Please print the full listing exactly.

=== Given data ===

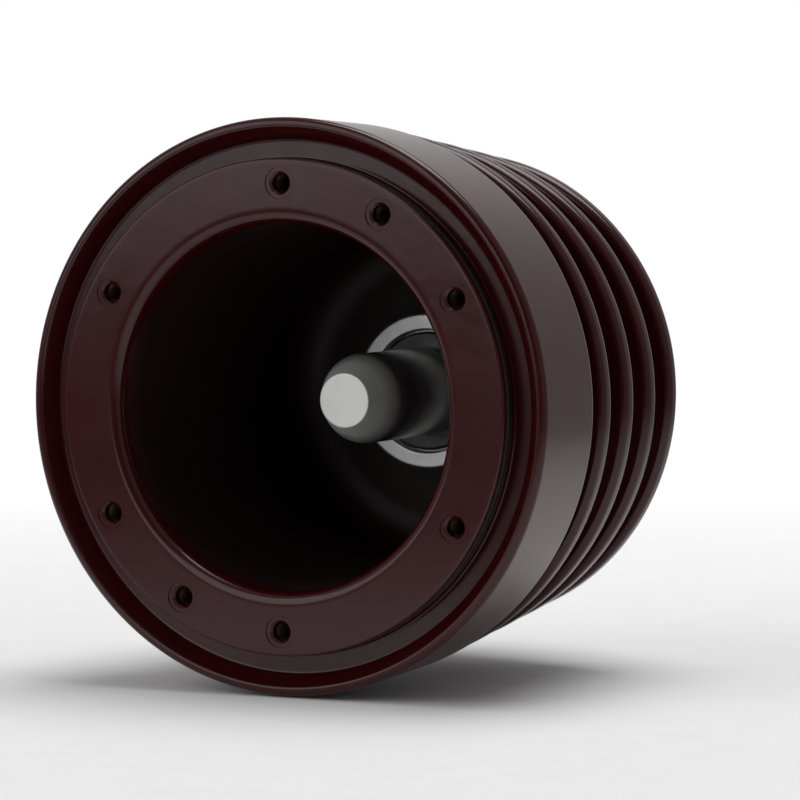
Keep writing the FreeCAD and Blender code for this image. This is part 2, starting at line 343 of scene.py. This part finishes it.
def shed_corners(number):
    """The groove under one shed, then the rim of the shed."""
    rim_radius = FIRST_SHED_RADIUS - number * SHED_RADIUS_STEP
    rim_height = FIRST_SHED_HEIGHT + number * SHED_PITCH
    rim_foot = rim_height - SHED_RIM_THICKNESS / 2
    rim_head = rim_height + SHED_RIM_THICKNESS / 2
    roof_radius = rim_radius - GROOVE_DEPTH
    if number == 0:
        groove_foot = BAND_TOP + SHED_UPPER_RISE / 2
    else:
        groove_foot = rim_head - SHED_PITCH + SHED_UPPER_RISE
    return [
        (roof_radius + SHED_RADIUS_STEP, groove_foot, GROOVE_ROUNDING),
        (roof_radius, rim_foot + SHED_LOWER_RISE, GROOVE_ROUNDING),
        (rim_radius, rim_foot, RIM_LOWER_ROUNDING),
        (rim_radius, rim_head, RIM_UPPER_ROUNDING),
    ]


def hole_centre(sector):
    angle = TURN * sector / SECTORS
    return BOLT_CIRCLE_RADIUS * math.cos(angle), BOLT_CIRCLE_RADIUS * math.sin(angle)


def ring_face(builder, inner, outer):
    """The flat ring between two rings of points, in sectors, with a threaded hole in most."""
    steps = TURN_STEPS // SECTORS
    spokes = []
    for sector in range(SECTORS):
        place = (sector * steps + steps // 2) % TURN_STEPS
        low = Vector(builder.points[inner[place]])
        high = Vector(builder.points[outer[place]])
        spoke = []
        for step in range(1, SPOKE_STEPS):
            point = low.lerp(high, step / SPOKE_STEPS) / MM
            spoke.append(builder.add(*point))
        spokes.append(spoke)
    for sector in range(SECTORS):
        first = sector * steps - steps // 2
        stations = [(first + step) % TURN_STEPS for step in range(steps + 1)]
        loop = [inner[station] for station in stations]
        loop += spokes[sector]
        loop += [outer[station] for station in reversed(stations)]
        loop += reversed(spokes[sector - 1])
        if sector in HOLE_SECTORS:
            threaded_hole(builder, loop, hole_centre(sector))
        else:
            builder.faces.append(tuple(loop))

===

**Solution to the exercise:**
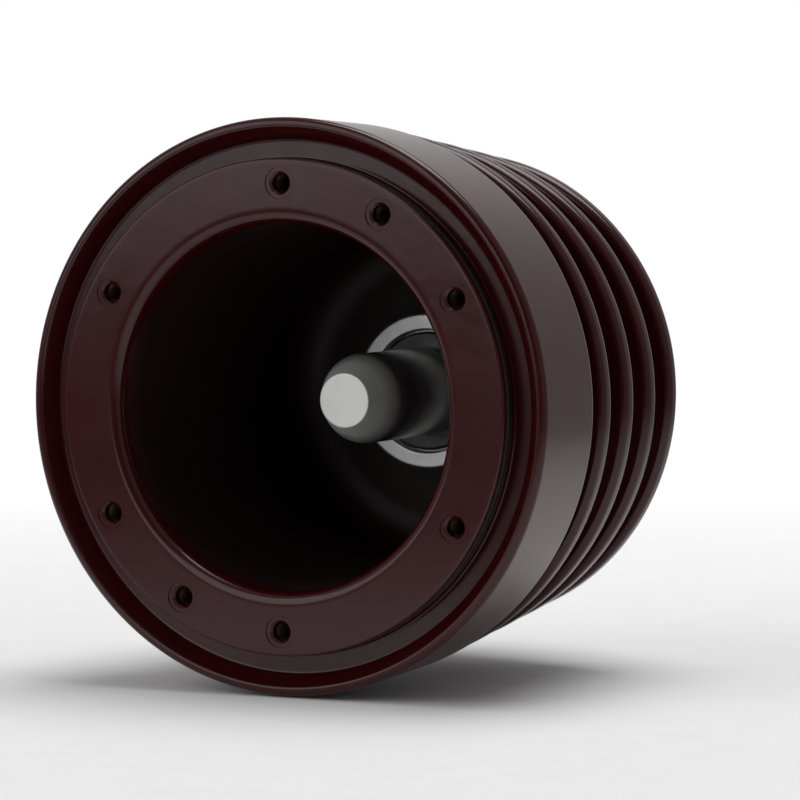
Keep writing the FreeCAD and Blender code for this image. This is part 2, starting at line 343 of scene.py. This part finishes it.
def shed_corners(number):
    """The groove under one shed, then the rim of the shed."""
    rim_radius = FIRST_SHED_RADIUS - number * SHED_RADIUS_STEP
    rim_height = FIRST_SHED_HEIGHT + number * SHED_PITCH
    rim_foot = rim_height - SHED_RIM_THICKNESS / 2
    rim_head = rim_height + SHED_RIM_THICKNESS / 2
    roof_radius = rim_radius - GROOVE_DEPTH
    if number == 0:
        groove_foot = BAND_TOP + SHED_UPPER_RISE / 2
    else:
        groove_foot = rim_head - SHED_PITCH + SHED_UPPER_RISE
    return [
        (roof_radius + SHED_RADIUS_STEP, groove_foot, GROOVE_ROUNDING),
        (roof_radius, rim_foot + SHED_LOWER_RISE, GROOVE_ROUNDING),
        (rim_radius, rim_foot, RIM_LOWER_ROUNDING),
        (rim_radius, rim_head, RIM_UPPER_ROUNDING),
    ]


def hole_centre(sector):
    angle = TURN * sector / SECTORS
    return BOLT_CIRCLE_RADIUS * math.cos(angle), BOLT_CIRCLE_RADIUS * math.sin(angle)


def ring_face(builder, inner, outer):
    """The flat ring between two rings of points, in sectors, with a threaded hole in most."""
    steps = TURN_STEPS // SECTORS
    spokes = []
    for sector in range(SECTORS):
        place = (sector * steps + steps // 2) % TURN_STEPS
        low = Vector(builder.points[inner[place]])
        high = Vector(builder.points[outer[place]])
        spoke = []
        for step in range(1, SPOKE_STEPS):
            point = low.lerp(high, step / SPOKE_STEPS) / MM
            spoke.append(builder.add(*point))
        spokes.append(spoke)
    for sector in range(SECTORS):
        first = sector * steps - steps // 2
        stations = [(first + step) % TURN_STEPS for step in range(steps + 1)]
        loop = [inner[station] for station in stations]
        loop += spokes[sector]
        loop += [outer[station] for station in reversed(stations)]
        loop += reversed(spokes[sector - 1])
        if sector in HOLE_SECTORS:
            threaded_hole(builder, loop, hole_centre(sector))
        else:
            builder.faces.append(tuple(loop))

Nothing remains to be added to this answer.